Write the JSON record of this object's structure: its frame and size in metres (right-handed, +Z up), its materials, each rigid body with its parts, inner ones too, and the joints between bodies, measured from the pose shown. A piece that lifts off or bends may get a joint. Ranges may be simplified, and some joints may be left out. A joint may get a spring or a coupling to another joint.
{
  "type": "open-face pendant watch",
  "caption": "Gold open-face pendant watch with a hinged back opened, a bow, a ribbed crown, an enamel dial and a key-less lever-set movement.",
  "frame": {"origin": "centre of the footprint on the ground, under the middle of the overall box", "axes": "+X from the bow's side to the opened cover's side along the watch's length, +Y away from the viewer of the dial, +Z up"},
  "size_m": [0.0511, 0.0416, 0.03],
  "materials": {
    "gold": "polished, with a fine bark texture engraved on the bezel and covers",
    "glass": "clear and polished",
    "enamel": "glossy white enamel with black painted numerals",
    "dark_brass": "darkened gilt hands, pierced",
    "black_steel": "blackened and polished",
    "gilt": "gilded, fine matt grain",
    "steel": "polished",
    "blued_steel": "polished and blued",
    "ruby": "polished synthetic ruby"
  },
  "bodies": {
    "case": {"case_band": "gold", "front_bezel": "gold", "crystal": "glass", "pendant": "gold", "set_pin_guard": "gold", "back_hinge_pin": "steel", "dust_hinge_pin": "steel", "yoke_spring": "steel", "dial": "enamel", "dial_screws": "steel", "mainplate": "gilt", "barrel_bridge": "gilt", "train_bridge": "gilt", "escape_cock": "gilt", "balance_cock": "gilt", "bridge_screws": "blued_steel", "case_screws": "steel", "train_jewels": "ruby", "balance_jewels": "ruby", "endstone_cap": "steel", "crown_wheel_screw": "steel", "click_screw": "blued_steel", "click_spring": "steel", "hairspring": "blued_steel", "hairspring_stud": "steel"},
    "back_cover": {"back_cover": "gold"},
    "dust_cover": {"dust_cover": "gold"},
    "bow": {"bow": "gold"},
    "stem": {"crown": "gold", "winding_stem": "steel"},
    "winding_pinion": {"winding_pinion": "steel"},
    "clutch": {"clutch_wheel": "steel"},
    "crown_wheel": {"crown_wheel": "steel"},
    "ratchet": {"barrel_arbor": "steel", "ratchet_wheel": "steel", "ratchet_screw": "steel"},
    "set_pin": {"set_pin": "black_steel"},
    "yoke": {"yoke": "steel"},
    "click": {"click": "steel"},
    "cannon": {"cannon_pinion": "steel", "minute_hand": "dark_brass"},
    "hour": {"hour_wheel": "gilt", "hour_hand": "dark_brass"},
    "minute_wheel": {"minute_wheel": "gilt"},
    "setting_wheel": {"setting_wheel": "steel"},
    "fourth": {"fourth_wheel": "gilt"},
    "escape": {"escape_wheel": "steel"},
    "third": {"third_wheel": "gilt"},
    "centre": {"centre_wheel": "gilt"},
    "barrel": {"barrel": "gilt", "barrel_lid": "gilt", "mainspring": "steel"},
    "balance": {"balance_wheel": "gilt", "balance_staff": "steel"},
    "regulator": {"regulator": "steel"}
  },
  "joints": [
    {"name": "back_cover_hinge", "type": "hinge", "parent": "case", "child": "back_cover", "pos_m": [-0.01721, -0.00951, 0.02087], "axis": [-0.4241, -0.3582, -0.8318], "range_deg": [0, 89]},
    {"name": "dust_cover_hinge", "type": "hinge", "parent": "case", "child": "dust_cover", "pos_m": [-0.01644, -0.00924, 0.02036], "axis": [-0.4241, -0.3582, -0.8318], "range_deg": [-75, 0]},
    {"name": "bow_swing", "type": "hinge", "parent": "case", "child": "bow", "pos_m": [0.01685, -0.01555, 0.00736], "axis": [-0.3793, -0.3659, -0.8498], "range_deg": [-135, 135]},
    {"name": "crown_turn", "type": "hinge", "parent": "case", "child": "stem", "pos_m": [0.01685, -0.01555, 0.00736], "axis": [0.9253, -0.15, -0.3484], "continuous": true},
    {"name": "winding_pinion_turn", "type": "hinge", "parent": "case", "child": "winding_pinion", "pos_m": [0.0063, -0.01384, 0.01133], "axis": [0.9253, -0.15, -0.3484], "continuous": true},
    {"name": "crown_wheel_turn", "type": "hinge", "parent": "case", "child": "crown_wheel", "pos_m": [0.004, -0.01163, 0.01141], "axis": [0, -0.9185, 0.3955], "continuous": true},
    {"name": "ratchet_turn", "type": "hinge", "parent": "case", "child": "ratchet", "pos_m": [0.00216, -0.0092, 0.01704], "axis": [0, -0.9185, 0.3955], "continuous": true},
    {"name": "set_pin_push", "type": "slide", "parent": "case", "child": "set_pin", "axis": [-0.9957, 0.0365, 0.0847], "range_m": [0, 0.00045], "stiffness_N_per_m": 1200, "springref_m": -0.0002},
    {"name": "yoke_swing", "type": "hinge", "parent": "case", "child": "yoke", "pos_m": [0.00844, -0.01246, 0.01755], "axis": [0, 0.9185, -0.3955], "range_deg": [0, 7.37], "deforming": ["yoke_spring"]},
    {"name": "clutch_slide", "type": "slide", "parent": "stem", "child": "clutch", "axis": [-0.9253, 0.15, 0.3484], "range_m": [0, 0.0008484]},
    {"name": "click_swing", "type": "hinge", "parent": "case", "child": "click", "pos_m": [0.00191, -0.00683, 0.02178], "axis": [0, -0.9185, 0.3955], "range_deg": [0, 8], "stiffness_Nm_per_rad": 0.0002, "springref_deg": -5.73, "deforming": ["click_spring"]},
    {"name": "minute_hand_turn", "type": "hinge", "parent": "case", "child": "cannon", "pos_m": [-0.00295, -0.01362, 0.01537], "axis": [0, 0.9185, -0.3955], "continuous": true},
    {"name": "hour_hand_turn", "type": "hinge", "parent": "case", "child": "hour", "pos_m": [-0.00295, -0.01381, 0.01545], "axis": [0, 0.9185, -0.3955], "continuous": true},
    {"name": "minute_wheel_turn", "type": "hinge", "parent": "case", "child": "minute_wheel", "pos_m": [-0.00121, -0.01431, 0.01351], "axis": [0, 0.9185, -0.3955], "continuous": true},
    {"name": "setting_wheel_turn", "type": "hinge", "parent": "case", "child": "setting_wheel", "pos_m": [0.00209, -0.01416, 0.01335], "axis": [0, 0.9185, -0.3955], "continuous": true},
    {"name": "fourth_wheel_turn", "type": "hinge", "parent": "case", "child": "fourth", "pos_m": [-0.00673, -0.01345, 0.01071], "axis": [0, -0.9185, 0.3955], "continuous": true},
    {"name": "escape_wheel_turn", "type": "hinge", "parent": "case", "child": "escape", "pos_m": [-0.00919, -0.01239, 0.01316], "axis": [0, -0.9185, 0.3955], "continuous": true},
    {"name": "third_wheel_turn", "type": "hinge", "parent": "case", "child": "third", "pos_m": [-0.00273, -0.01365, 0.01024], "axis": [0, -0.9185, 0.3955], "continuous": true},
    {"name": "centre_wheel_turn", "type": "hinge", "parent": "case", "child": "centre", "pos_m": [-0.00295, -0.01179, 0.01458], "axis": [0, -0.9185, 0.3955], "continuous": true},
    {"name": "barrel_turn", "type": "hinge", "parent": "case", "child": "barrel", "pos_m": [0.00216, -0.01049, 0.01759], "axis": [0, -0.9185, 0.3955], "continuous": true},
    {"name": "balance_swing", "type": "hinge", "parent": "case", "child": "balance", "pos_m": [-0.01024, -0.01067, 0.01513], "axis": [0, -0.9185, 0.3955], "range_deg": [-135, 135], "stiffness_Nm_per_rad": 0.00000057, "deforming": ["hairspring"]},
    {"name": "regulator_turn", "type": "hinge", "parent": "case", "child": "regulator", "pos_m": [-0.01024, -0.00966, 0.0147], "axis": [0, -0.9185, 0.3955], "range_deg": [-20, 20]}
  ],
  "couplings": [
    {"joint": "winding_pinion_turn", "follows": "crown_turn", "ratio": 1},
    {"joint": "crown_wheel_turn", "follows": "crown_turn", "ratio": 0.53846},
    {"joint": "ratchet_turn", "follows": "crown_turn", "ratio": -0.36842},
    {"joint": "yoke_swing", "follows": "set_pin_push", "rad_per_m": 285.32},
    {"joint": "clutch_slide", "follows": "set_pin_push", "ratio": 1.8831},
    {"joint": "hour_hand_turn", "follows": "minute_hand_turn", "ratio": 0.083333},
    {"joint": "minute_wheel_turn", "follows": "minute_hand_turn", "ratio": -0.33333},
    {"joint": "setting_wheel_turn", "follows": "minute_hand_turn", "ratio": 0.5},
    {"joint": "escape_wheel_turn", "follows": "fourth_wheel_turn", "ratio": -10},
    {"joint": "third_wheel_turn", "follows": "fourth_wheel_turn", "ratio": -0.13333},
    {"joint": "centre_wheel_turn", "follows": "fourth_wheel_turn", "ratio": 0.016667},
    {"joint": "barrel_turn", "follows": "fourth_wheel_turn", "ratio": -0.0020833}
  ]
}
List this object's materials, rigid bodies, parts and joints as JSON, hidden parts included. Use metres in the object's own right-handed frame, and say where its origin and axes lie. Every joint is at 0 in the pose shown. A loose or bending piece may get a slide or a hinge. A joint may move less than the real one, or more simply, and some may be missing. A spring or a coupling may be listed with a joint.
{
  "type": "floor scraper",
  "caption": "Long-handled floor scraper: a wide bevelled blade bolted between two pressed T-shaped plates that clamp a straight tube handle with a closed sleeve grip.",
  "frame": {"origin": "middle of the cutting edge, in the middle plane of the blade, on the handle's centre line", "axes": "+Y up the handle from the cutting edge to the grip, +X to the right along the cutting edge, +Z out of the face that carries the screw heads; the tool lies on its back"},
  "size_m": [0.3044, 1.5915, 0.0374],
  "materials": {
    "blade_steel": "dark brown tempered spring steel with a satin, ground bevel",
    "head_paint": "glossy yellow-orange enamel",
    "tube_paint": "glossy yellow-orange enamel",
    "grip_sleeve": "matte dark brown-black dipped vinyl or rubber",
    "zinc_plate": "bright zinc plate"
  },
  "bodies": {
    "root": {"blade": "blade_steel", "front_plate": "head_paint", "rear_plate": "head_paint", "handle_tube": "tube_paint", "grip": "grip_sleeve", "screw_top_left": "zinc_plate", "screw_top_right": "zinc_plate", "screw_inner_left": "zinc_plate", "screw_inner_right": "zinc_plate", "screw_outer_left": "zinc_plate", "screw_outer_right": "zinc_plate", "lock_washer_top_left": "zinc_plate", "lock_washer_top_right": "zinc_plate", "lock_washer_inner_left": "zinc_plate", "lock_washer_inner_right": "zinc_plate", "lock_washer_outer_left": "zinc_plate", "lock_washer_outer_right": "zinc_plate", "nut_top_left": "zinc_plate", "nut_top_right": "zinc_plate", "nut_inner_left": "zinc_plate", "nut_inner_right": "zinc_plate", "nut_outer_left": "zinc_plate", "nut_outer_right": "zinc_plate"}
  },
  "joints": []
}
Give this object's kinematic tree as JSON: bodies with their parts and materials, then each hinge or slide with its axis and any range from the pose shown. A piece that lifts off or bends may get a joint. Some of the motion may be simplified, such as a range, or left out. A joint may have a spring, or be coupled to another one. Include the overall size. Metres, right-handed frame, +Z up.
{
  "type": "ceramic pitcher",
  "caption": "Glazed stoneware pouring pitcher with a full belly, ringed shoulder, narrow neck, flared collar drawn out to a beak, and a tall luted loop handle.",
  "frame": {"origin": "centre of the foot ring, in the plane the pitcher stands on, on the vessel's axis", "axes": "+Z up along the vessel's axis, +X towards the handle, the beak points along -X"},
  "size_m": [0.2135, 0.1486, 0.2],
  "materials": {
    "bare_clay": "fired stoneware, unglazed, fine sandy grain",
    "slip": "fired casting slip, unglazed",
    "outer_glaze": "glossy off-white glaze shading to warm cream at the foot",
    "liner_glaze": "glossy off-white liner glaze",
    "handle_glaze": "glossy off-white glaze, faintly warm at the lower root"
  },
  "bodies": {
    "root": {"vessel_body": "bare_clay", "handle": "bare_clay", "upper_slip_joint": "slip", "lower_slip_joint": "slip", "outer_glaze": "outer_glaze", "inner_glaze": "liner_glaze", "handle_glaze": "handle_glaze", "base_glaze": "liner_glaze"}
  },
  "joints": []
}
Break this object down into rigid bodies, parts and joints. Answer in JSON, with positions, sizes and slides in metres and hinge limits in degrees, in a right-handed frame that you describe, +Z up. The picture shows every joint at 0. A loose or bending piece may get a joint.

+---+

### Aim
The required output is the exact sequence of lines from the one containing "Give this object's" through the end of the listing, both endpoints included.

### Answer to the exercise
Give this object's kinematic tree as JSON: bodies with their parts and materials, then each hinge or slide with its axis and any range from the pose shown. A piece that lifts off or bends may get a joint. Some of the motion may be simplified, such as a range, or left out. A joint may have a spring, or be coupled to another one. Include the overall size. Metres, right-handed frame, +Z up.
{
  "type": "ceramic pitcher",
  "caption": "Glazed stoneware pouring pitcher with a full belly, ringed shoulder, narrow neck, flared collar drawn out to a beak, and a tall luted loop handle.",
  "frame": {"origin": "centre of the foot ring, in the plane the pitcher stands on, on the vessel's axis", "axes": "+Z up along the vessel's axis, +X towards the handle, the beak points along -X"},
  "size_m": [0.2135, 0.1486, 0.2],
  "materials": {
    "bare_clay": "fired stoneware, unglazed, fine sandy grain",
    "slip": "fired casting slip, unglazed",
    "outer_glaze": "glossy off-white glaze shading to warm cream at the foot",
    "liner_glaze": "glossy off-white liner glaze",
    "handle_glaze": "glossy off-white glaze, faintly warm at the lower root"
  },
  "bodies": {
    "root": {"vessel_body": "bare_clay", "handle": "bare_clay", "upper_slip_joint": "slip", "lower_slip_joint": "slip", "outer_glaze": "outer_glaze", "inner_glaze": "liner_glaze", "handle_glaze": "handle_glaze", "base_glaze": "liner_glaze"}
  },
  "joints": []
}
Break this object down into rigid bodies, parts and joints. Answer in JSON, with positions, sizes and slides in metres and hinge limits in degrees, in a right-handed frame that you describe, +Z up. The picture shows every joint at 0. A loose or bending piece may get a joint.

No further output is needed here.